Cancer Molecular Biology


Dr. Ana Zubiaga


University of the Basque Country (UPV/EHU)

Cell cycle regulation and tumor development

Our group is interested in deciphering the mechanisms by which cell cycle regulators mediate cellular proliferation and cell fate, including the dysregulations that contribute to oncogenesis and to tissue atrophy. We use a combination of transcriptomic and proteomic approaches together with diverse cellular and mouse models to investigate the relevance of the Retinoblastoma/E2F pathway in DNA metabolism, genome stability, and in the maintenance of quiescent and differentiated states in cells.

Our main lines of research:

1.      Mechanisms governed by E2F factors to control DNA metabolism

We aim to explore the role that the E2F family of transcription factors has in the control of DNA metabolism in both normal and tumor cells. Our research group showed that E2F family members (E2F1, E2F2, E2F7) are essential for controlling DNA replication, repair and maintenance (Iglesias et al.  2010; Mitxelena et al. 2016, 2018). The finding of genomic instability after E2F depletion in mouse models and in tumor cell lines has allowed us to identify a set of E2F-regulated metabolic enzymes that supply the cell with precursors for DNA replication. We are currently characterizing in detail the transcriptional regulation of genes involved in DNA metabolism by E2F family members, including the identification of key regulatory sequences in gene promoters and detection of possible co-regulatory proteins. We are also studying the impact of over-expression of these genes in resistance to chemotherapy, and assessing novel approaches of inhibiting the activity of these E2F-target enzymes to be used as a therapeutic strategy in the treatment of cancer.

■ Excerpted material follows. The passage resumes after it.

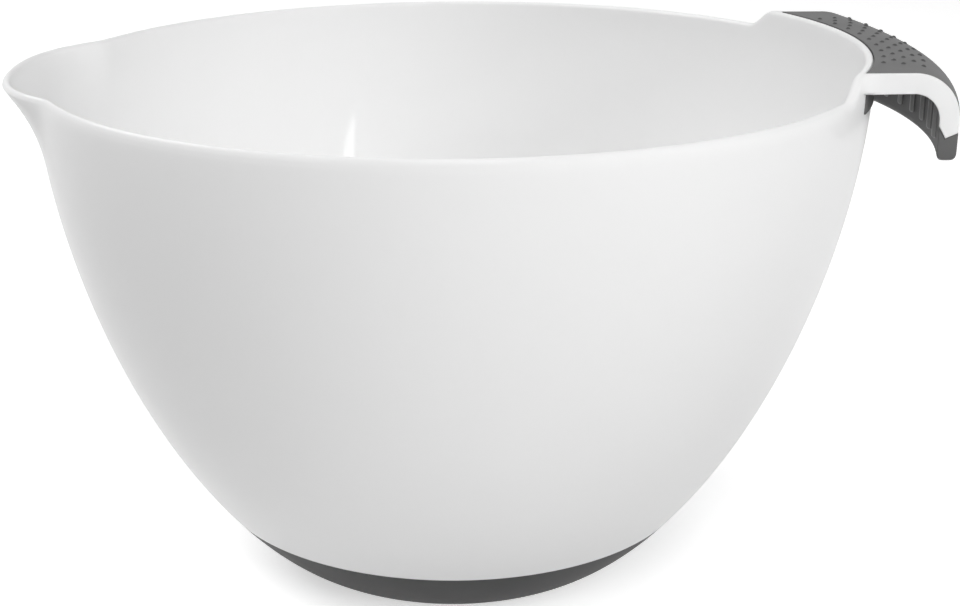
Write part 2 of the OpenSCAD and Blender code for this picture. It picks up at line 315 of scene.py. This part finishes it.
def bevelOuterEdge(piece, width, segments):
    # rounds the outline that lies in the handle's end face
    bpy.context.view_layer.objects.active = piece
    bpy.ops.object.mode_set(mode="EDIT")
    bpy.ops.mesh.select_mode(type="EDGE")
    bpy.ops.mesh.select_all(action="DESELECT")
    bpy.ops.object.mode_set(mode="OBJECT")
    vertices = piece.data.vertices
    endFace, near = halfWidth * mm, meshing["near"] * mm
    for edge in piece.data.edges:
        edge.select = all(abs(abs(vertices[i].co.y) - endFace) < near for i in edge.vertices)
    bpy.ops.object.mode_set(mode="EDIT")
    bpy.ops.mesh.bevel(offset=width * mm, segments=segments, affect="EDGES", clamp_overlap=True)
    bpy.ops.object.mode_set(mode="OBJECT")


def joinPieces(name, pieces):
    deselectAll()
    for piece in pieces:
        piece.select_set(True)
    bpy.context.view_layer.objects.active = pieces[0]
    bpy.ops.object.join()
    pieces[0].name = name
    return pieces[0]


def evenPlaces(low, high, steps):
    return [mix(low, high, k / steps) for k in range(steps + 1)]


# the white bowl, spun and then given its spout and its raised rim
bowlShell = spinLine("bowlShell", bowlSection(90), bowlForm["turns"])
sectionAt = {}
for vertex, ring in zip(bowlShell.data.vertices, ringsOf(bowlShell)):
    angle = math.degrees(math.atan2(vertex.co.y, vertex.co.x))
    angle = round(angle, meshing["angleDigits"])
    if angle not in sectionAt:
        sectionAt[angle] = bowlSection(angle)
    r, z = sectionAt[angle][ring]
    turn = math.radians(angle)
    vertex.co = Vector((r * math.cos(turn), r * math.sin(turn), z)) * mm
finishPiece(bowlShell, meshing["shellSmooth"])
print("bowl shell:", len(bowlShell.data.vertices), "vertices")

# the handle's white core and its two end walls
endWallForm = {"bevel": 0.6, "bevelSegments": 4, "steps": 3}


def coreSection(y):
    start = roundX(padRadius - handleForm["anchorDepth"], y)
    bottom = handleTop - handleForm["coreTip"]
    outer = hookLine(y, handleForm["padTop"], start, bottom)
    inner = hookLine(y, coreUnder, start, bottom)
    return outer + coreEnd(y) + inner[::-1]


def endSection(y):
    start = roundX(padRadius - handleForm["anchorDepth"], y)
    outer = hookLine(y, 0, start, handleTop - handleForm["lipLine"])
    inner = hookLine(y, handleForm["thickness"], start, handleTop - handleForm["lipInnerLine"])
    return outer + wallEnd(y) + inner[::-1]


stations = evenPlaces(-innerWidth, innerWidth, handleForm["stations"])
handleCore = loftAlong("handleCore", coreSection, stations)
finishPiece(handleCore, meshing["hookSmooth"])
handleWalls = []
for side in (-1, 1):
    places = evenPlaces(side * innerWidth, side * halfWidth, endWallForm["steps"])
    wall = loftAlong("endWall", endSection, places)
    bevelOuterEdge(wall, endWallForm["bevel"], endWallForm["bevelSegments"])
    finishPiece(wall, meshing["hookSmooth"])
    handleWalls.append(wall)

# the rounded corners through which the rim flows into the two end walls
blendForm = {
    "radius": 8.0, "steps": 14, "roundSteps": 5, "overlap": 1.3, "band": 4.6, "under": 0.03,
}


def blendCorner(side):
    radius = blendForm["radius"]
    across = bowlForm["rimRadius"] + radius
    centreY = -(halfWidth + radius)
    centreX = math.sqrt(across ** 2 - centreY ** 2)
    wallTurn = math.atan2(-centreY, -centreX)

    def section(share):
        turn = mix(math.pi / 2, wallTurn, share)
        x, y = centreX + radius * math.cos(turn), centreY + radius * math.sin(turn)
        top = rimTop(math.degrees(math.atan2(y, x))) - blendForm["under"]
        flow, bevel = smooth(share), endWallForm["bevel"]
        handleUnder = handleTop - handleForm["thickness"] + blendForm["under"]
        low = mix(handleUnder, top - blendForm["band"], flow)
        broad = mix(bevel, bowlForm["wall"] / 2, flow)
        tall = mix(bevel, bowlForm["rimRound"], flow)
        depth = blendForm["overlap"] * (1 + math.sin(math.pi * share))
        corner = evenPlaces(0, math.pi / 2, blendForm["roundSteps"])
        line = [(depth, low)]
        line += [(bevel * (1 - math.sin(t)), low + bevel * (1 - math.cos(t))) for t in corner]
        line += [(broad * (1 - math.cos(t)), top - tall * (1 - math.sin(t))) for t in corner]
        return line + [(depth, top)]

    piece = loftAlong("blendCorner", section, evenPlaces(0, 1, blendForm["steps"]))
    for vertex in piece.data.vertices:
        turn = mix(math.pi / 2, wallTurn, vertex.co.y / mm)
        reach = radius + vertex.co.x / mm
        vertex.co.x = (centreX + reach * math.cos(turn)) * mm
        vertex.co.y = -side * (centreY + reach * math.sin(turn)) * mm
    finishPiece(piece, meshing["blendSmooth"])
    return piece


blends = [blendCorner(side) for side in (-1, 1)]
handleHook = joinPieces("handleHook", [handleCore] + handleWalls + blends)
print("handle hook:", len(handleHook.data.vertices), "vertices")

# the soft grip round the core, with its strip on the bowl's wall and its two lip ends
gripForm = {
    "strip": 0.4, "stripHeight": 5.5, "stripSteps": 8,
    "bevel": 0.6, "bevelSegments": 4, "steps": 3,
}


def gripSection(y):
    bottom, tip = lipZ(y) + lipRadius, handleTop - handleForm["coreTip"]
    fit, rim = handleForm["fit"], bowlForm["rimRadius"]
    start, underStart = roundX(padRadius + fit, y), roundX(rim + fit, y)
    stripStart = roundX(rim + fit + gripForm["strip"], y)
    stripFoot = handleTop - handleForm["thickness"] - gripForm["stripHeight"]
    stripTop = handleTop - coreUnder
    line = hookLine(y, 0, start, bottom) + lipLine(y)
    line += hookLine(y, handleForm["thickness"], stripStart, bottom)[::-1]
    line += [(roundX(wallRadius(stripFoot) + fit + gripForm["strip"], y), stripFoot)]
    for k in range(gripForm["stripSteps"]):
        z = mix(stripFoot, stripTop, k / gripForm["stripSteps"])
        line.append((roundX(wallRadius(z) + fit, y), z))
    line += hookLine(y, coreUnder, underStart, tip)
    line += coreEnd(y)
    return line + hookLine(y, handleForm["padTop"], start, tip)[::-1]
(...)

Role of E2F factors in the maintenance of differentiated phenotypes and suppression of mesenchymal traits

We have previously reported that E2F1 and E2F2 factors are critical for the maintenance of pancreatic homeostasis, and that targeted inactivation of these factors results in loss of pancreatic differentiation and in acquisition of mesenchymal traits (Iglesias et al, 2004, 2015). Our more recent data suggest that E2F1/E2F2 activity negatively controls EMT-like phenotypes, however, how E2F factors abrogate cell state changes and the impact of these novel functions of E2F1/E2F2 factors in cancer cell biology remains to be resolved. Some of the approaches to study this objective involve the characterization of well-established EMT and stemness features, the study of E2F1/E2F2-dependent transcriptional profiles that maintain the epithelial architecture and abrogate cell rewiring towards mesenchymal forms, the identification of locus-specific protein complexes associated with E2F1/E2F2 that mediate non-canonical E2F functions, and elucidating the contribution of E2F in modulating the tumorigenic potential.

Identification and characterization of novel E2F target genes

We are interested in identifying and characterizing novel E2F target genes of unknown function. A bioinformatic analysis has allowed us to identify several Open-Reading-Frames (ORFs) that are potentially regulated by E2Fs, and whose expression is correlated with cell division and cancer progression. We are currently analyzing the E2F-mediated transcriptional regulation of these ORFs, defining their interactors through proteomic screens, carrying out loss-of-function and gain-of function experiments to determine their biological functions, both in cell cultures and in mice, and characterizing the intracellular signaling pathways altered by overexpression of ORFs that contribute to tumorigenesis.